The South Florida dispute also offered a glimpse of the attributes that have made Moreno successful in Republican politics, where he is hoping to ride the coattails of the ur-salesman, Donald Trump. Moreno was promising a flashy new facility, with an in-house nail bar to cater to women, and specially imported “high, high end Colombian coffee.” (His great-grandfather, he said, founded the Federation of Coffee Growers of Colombia—known to American consumers by its fictional pitchman, Juan Valdez.)
In his own testimony, Harris, the Infiniti executive, stated that Moreno had sold more cars in a month at one Cleveland dealership than his predecessor had sold in six months. “Bernie is now being chased by every manufacturer out there,” he said. “Mercedes is chasing him. Infiniti is chasing him…Bernie is absolutely one of the best.”
Sometimes, he could be both relentless and lucky. During the proceedings, Harris testified that despite Moreno’s best efforts, the company had initially reached an agreement with a different suitor for the Coral Gables location—the Major League Baseball star Alex Rodriguez, a hometown hero whose personal fortune and $27 million-a-year contract with the New York Yankees meant the company wouldn’t have to worry about capital costs.

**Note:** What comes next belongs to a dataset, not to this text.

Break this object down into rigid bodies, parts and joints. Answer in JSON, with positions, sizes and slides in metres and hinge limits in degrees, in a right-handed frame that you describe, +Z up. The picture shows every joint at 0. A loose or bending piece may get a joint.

“When I chose Alex as the number one candidate, I did get a text from Bernie every time he went 0 for 4,” Harris testified. “He’d say, ‘Your dealer just went 0 for 4 last night.’”
Ultimately, A-Rod’s baseball career worked against him. The New York Yankee pulled out of the deal after he was suspended for the entire 2014 season for steroid use, jeopardizing his coveted cash flow.
“[W]hen Alex fell through, I immediately called Bernie and said, ‘Bernie, can you still do what you proposed?’ And he said, ‘yes,’” Harris said.
Correction, August 20: An earlier version of this story misstated which brand of car Moreno sold at his first dealership.